CHALLENGE> In the listing below, find the line holding "---- The whole" and the line holding "obj.matrix_world = Matrix.Identity(4)". Write out those two lines and all lines between, exactly, and nothing more.

----- LISTED ENTRIES -----

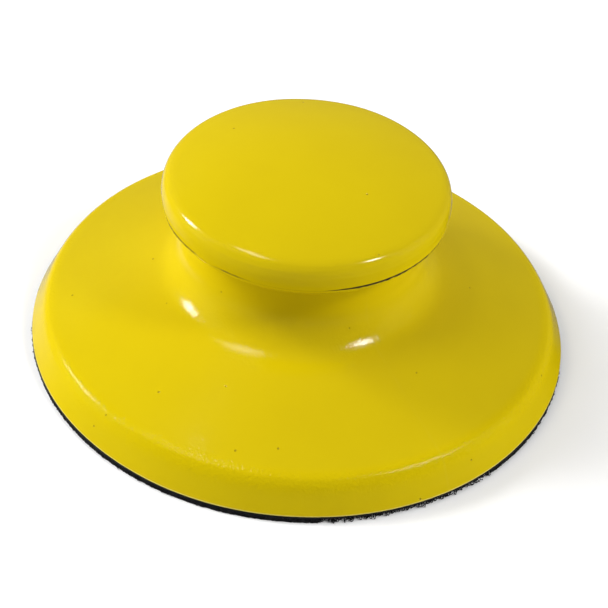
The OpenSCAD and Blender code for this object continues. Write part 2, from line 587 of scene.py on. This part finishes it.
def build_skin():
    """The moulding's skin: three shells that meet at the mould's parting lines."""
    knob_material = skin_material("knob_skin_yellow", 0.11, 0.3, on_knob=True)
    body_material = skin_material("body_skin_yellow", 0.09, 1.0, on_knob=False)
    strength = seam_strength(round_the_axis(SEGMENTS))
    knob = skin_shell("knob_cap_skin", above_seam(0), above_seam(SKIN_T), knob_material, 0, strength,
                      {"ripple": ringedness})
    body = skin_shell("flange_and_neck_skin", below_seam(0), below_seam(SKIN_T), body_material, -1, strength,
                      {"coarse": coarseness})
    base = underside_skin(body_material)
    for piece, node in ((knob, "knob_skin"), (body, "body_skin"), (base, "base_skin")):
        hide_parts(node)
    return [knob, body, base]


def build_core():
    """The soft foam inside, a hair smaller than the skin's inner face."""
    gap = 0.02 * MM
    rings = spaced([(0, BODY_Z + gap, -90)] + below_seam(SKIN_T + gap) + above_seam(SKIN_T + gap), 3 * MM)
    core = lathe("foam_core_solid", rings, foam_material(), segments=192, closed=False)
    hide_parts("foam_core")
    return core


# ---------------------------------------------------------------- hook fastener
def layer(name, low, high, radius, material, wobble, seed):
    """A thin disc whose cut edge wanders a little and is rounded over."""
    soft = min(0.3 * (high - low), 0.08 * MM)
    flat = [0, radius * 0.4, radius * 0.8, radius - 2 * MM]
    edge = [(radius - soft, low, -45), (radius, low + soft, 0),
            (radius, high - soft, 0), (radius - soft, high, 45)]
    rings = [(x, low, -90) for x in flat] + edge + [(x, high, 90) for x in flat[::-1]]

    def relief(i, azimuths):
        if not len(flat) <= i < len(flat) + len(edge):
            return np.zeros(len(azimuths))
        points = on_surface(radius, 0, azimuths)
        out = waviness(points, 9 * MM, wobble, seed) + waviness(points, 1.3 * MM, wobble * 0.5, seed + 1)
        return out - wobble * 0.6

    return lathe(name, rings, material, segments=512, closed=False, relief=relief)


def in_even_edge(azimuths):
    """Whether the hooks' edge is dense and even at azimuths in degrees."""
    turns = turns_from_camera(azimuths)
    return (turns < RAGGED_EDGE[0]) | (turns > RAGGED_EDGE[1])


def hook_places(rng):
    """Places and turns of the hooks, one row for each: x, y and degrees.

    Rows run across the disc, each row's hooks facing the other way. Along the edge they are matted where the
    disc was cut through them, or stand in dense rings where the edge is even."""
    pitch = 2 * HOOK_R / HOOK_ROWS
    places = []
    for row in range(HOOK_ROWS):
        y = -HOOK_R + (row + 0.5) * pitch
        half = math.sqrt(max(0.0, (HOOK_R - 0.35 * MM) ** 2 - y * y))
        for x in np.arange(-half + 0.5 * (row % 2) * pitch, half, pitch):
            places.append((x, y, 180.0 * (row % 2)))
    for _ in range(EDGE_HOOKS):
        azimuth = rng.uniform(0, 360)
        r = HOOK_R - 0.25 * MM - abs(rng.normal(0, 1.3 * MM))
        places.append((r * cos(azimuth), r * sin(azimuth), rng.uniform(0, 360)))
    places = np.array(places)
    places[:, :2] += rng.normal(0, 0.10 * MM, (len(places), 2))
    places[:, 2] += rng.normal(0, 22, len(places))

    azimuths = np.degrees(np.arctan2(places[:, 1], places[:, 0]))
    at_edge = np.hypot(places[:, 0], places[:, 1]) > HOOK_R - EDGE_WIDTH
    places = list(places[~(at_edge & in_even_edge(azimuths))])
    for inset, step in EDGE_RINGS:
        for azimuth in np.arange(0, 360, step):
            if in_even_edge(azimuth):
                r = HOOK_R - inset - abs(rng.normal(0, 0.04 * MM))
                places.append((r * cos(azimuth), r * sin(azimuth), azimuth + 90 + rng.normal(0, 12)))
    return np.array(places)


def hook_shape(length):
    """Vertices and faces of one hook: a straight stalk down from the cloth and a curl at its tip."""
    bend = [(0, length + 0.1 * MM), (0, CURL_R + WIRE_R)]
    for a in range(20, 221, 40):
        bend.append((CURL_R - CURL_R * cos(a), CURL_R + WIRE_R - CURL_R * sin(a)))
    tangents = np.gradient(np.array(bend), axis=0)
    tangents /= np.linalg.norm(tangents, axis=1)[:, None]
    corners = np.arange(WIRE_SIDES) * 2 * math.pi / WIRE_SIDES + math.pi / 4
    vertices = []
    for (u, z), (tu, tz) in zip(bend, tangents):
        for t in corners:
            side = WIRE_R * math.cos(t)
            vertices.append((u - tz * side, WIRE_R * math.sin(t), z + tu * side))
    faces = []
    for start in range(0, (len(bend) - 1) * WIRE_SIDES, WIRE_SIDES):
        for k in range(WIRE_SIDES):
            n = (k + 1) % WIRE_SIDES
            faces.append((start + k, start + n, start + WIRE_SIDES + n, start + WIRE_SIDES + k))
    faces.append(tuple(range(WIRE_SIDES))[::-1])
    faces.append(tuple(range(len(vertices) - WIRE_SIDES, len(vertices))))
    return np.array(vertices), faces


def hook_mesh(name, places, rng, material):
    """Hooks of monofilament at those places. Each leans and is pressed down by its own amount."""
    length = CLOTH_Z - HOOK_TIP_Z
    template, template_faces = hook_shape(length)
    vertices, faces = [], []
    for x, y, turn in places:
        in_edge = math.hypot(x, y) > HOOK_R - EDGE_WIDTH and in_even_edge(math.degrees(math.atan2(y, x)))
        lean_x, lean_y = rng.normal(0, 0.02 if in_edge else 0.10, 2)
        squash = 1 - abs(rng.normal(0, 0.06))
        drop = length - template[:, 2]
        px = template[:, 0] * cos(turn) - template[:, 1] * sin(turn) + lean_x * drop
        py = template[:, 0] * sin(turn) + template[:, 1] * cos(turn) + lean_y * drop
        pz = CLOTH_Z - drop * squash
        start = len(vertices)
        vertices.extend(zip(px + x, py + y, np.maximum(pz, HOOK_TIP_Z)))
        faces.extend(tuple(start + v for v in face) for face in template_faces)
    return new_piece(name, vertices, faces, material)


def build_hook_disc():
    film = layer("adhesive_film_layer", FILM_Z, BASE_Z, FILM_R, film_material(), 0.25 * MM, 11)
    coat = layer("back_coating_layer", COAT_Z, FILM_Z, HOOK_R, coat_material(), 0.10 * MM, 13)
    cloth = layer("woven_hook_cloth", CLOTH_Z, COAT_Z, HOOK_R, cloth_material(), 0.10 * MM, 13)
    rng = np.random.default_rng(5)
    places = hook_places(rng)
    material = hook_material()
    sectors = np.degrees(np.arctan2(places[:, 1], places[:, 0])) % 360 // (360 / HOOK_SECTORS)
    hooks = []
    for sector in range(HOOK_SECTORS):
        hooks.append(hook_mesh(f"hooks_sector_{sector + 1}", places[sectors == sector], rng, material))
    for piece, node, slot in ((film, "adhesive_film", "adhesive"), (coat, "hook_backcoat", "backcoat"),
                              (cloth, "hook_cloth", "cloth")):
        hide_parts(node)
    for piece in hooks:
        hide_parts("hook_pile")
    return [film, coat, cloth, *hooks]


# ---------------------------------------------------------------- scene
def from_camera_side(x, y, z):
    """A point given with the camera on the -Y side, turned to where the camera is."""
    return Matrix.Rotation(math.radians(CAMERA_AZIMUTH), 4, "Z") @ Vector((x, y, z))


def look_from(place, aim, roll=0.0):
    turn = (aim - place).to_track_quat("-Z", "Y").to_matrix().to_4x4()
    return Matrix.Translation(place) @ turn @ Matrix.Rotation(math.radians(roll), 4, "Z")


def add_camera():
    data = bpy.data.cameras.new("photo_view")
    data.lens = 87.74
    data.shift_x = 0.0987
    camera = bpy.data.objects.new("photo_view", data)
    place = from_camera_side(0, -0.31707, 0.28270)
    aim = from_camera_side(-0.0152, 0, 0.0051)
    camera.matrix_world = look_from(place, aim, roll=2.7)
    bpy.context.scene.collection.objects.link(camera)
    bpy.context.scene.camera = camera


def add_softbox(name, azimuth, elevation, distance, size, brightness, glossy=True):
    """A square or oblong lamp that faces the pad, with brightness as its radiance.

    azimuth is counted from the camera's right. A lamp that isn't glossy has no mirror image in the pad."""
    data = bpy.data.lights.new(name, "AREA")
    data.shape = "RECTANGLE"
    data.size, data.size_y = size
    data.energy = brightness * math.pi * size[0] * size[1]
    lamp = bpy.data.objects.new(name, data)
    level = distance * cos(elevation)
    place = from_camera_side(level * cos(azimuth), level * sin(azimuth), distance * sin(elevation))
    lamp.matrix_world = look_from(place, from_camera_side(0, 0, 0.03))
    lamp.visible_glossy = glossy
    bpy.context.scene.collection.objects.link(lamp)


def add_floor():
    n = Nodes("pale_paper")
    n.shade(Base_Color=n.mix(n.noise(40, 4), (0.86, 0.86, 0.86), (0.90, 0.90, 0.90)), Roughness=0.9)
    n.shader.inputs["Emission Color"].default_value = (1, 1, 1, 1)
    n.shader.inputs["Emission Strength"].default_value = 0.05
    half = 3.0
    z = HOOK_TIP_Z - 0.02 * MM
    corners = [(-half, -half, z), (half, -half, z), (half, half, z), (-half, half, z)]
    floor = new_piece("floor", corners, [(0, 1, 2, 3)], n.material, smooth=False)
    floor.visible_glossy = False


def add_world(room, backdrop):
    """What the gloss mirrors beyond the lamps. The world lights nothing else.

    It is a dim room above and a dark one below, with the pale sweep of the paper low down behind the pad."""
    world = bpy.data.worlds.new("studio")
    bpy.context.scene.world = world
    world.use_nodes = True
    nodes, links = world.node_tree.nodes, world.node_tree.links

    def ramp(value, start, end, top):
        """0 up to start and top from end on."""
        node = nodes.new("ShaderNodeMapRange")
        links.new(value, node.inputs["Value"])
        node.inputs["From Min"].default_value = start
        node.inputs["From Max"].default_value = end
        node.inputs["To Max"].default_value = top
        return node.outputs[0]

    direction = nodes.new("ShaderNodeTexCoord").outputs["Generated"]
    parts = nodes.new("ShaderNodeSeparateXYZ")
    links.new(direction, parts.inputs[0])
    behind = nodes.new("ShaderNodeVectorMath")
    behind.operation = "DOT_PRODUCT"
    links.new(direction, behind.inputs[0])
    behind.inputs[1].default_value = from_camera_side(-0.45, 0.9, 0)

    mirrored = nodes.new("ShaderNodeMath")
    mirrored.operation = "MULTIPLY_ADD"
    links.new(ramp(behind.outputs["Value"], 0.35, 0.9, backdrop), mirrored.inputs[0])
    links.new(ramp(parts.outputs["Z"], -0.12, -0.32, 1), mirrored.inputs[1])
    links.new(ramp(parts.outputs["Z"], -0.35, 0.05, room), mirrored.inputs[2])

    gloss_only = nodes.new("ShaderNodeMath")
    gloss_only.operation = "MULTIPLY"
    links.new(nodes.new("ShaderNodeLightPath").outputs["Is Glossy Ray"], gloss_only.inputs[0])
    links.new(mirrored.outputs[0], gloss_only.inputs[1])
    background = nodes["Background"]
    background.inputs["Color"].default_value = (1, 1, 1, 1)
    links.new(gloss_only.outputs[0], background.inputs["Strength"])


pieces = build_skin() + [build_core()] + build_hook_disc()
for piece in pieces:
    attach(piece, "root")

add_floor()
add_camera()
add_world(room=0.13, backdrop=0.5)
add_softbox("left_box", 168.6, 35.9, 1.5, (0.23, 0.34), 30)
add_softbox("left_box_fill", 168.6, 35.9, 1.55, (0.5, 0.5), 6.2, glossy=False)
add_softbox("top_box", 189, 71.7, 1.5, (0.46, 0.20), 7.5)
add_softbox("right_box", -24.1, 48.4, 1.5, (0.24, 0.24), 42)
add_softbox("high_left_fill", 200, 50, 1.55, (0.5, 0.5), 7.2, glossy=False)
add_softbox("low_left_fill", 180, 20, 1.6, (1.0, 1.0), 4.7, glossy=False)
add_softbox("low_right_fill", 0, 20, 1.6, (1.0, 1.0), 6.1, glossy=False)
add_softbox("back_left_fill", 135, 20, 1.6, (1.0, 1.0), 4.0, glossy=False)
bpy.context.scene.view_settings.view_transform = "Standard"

-----
----- LISTED ENTRIES -----

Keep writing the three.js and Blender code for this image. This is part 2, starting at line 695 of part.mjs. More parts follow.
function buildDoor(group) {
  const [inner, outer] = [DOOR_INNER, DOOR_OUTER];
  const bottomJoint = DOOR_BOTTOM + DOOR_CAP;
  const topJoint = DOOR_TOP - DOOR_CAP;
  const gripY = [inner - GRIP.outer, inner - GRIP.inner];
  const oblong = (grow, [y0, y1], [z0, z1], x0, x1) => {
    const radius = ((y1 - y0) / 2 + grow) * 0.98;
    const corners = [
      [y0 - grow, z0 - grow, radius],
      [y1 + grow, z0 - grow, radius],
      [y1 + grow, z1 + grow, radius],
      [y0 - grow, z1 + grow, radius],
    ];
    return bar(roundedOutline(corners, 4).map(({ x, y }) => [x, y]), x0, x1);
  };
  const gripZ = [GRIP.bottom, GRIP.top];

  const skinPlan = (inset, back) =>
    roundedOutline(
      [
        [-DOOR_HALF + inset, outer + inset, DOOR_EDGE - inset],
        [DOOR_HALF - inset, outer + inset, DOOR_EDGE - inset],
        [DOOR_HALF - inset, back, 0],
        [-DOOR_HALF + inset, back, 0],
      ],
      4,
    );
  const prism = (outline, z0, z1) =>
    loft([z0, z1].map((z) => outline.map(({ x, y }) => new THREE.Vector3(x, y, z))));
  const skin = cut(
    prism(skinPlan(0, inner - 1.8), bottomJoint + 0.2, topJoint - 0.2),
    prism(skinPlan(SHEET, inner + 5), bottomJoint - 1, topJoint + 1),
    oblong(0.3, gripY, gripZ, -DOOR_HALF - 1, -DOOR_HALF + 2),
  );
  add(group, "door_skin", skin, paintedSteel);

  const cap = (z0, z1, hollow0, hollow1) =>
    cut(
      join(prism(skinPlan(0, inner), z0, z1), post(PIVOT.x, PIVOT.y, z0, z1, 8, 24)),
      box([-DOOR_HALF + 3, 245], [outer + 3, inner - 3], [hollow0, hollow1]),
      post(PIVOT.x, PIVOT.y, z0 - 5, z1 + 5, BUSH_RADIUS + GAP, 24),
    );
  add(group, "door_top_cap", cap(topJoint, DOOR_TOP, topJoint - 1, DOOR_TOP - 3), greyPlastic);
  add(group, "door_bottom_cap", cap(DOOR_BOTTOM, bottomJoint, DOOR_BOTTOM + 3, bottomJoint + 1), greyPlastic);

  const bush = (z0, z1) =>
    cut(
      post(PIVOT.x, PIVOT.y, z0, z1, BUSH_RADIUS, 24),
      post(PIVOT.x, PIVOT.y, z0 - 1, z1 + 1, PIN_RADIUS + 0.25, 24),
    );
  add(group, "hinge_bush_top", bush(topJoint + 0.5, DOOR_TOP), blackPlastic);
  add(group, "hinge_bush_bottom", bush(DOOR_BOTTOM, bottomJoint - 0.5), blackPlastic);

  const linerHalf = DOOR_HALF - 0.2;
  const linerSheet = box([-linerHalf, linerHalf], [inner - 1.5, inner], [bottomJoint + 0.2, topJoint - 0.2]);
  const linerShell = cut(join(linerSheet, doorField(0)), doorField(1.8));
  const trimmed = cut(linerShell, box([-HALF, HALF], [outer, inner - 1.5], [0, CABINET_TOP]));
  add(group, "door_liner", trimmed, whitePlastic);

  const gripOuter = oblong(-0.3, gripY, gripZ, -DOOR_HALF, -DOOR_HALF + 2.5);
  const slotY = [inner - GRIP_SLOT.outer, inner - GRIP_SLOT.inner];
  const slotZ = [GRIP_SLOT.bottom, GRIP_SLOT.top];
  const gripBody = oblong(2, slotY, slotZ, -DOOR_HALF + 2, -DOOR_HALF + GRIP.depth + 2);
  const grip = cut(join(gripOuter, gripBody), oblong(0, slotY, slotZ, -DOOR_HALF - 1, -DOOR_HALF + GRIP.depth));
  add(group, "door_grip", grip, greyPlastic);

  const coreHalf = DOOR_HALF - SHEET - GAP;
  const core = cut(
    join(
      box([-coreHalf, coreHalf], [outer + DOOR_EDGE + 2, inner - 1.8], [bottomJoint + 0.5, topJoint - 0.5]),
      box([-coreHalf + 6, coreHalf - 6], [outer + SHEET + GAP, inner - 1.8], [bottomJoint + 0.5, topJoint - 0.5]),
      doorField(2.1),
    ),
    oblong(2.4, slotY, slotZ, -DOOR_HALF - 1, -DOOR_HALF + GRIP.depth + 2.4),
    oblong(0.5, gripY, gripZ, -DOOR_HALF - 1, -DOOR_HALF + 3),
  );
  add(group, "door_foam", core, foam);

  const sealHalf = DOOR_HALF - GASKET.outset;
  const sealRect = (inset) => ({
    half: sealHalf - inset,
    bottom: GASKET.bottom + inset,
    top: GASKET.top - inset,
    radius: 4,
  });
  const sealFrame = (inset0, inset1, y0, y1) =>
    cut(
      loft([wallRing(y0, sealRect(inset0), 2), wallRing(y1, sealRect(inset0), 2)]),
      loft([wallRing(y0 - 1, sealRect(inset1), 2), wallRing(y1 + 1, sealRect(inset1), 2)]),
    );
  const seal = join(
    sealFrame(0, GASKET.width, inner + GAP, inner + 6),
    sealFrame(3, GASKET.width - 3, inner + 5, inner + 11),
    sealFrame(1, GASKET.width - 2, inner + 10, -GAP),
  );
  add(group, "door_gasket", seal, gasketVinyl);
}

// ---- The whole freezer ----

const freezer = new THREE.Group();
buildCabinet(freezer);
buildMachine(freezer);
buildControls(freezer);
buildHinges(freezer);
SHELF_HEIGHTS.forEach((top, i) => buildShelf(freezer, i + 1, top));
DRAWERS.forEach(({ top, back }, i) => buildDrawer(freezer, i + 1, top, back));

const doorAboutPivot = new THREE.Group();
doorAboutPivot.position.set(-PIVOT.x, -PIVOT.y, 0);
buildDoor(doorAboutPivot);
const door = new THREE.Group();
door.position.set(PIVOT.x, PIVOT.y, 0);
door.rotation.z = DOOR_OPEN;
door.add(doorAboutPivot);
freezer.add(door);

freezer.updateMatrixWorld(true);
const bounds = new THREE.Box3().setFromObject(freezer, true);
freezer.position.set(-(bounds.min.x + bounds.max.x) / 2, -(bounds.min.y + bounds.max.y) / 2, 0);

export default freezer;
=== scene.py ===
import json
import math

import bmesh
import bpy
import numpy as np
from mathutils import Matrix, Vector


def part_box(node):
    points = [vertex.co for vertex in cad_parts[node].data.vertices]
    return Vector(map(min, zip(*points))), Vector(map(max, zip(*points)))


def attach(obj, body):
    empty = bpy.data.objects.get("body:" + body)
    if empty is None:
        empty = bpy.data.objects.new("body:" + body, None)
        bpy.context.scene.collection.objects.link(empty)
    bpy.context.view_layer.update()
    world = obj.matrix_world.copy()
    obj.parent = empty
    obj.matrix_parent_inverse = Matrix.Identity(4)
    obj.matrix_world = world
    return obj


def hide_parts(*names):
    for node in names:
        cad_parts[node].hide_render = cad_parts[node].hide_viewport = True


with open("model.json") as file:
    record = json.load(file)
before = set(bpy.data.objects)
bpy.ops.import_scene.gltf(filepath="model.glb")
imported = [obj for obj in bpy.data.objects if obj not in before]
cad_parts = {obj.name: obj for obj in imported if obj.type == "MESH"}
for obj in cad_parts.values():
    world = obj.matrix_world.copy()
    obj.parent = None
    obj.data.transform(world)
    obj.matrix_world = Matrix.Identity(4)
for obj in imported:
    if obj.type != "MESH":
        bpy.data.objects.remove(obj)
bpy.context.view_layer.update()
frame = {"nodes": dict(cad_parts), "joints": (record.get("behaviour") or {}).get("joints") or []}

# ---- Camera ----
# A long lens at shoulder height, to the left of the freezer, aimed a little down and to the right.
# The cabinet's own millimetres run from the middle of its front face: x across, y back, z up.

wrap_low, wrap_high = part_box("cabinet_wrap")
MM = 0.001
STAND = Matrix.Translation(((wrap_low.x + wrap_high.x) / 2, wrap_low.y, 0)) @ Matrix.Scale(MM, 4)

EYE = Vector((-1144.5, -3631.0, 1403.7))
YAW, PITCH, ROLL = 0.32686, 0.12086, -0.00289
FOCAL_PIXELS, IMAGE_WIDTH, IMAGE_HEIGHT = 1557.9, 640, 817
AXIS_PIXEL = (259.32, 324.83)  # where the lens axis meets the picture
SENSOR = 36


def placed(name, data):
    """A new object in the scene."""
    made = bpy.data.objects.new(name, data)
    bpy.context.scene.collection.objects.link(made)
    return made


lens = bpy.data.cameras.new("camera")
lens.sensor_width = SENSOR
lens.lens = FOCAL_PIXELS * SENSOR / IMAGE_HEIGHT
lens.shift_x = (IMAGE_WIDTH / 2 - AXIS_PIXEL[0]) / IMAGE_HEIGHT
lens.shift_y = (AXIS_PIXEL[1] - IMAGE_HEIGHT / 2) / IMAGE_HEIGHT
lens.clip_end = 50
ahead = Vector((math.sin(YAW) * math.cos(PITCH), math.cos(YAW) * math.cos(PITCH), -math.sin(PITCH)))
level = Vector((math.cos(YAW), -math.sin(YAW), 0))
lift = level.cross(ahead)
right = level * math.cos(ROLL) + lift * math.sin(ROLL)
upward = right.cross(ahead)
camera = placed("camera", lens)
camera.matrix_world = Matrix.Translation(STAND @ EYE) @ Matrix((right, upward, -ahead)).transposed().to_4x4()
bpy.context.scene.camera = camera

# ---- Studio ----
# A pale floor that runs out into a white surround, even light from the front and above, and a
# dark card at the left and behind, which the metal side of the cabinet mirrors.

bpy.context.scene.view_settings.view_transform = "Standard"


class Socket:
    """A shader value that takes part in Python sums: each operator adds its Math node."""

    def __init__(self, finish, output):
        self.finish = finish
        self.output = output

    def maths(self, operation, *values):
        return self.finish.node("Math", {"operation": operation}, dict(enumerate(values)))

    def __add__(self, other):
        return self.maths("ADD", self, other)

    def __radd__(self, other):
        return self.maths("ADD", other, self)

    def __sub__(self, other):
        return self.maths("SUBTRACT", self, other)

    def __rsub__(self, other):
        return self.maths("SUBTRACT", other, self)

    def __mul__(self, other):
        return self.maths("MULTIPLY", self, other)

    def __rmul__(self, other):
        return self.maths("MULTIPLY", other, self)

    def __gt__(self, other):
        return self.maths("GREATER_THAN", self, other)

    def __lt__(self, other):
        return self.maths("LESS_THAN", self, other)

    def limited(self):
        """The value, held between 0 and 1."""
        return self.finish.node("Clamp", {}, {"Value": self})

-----

RIGHT ANSWER>
// ---- The whole freezer ----

const freezer = new THREE.Group();
buildCabinet(freezer);
buildMachine(freezer);
buildControls(freezer);
buildHinges(freezer);
SHELF_HEIGHTS.forEach((top, i) => buildShelf(freezer, i + 1, top));
DRAWERS.forEach(({ top, back }, i) => buildDrawer(freezer, i + 1, top, back));

const doorAboutPivot = new THREE.Group();
doorAboutPivot.position.set(-PIVOT.x, -PIVOT.y, 0);
buildDoor(doorAboutPivot);
const door = new THREE.Group();
door.position.set(PIVOT.x, PIVOT.y, 0);
door.rotation.z = DOOR_OPEN;
door.add(doorAboutPivot);
freezer.add(door);

freezer.updateMatrixWorld(true);
const bounds = new THREE.Box3().setFromObject(freezer, true);
freezer.position.set(-(bounds.min.x + bounds.max.x) / 2, -(bounds.min.y + bounds.max.y) / 2, 0);

export default freezer;
=== scene.py ===
import json
import math

import bmesh
import bpy
import numpy as np
from mathutils import Matrix, Vector


def part_box(node):
    points = [vertex.co for vertex in cad_parts[node].data.vertices]
    return Vector(map(min, zip(*points))), Vector(map(max, zip(*points)))


def attach(obj, body):
    empty = bpy.data.objects.get("body:" + body)
    if empty is None:
        empty = bpy.data.objects.new("body:" + body, None)
        bpy.context.scene.collection.objects.link(empty)
    bpy.context.view_layer.update()
    world = obj.matrix_world.copy()
    obj.parent = empty
    obj.matrix_parent_inverse = Matrix.Identity(4)
    obj.matrix_world = world
    return obj


def hide_parts(*names):
    for node in names:
        cad_parts[node].hide_render = cad_parts[node].hide_viewport = True


with open("model.json") as file:
    record = json.load(file)
before = set(bpy.data.objects)
bpy.ops.import_scene.gltf(filepath="model.glb")
imported = [obj for obj in bpy.data.objects if obj not in before]
cad_parts = {obj.name: obj for obj in imported if obj.type == "MESH"}
for obj in cad_parts.values():
    world = obj.matrix_world.copy()
    obj.parent = None
    obj.data.transform(world)
    obj.matrix_world = Matrix.Identity(4)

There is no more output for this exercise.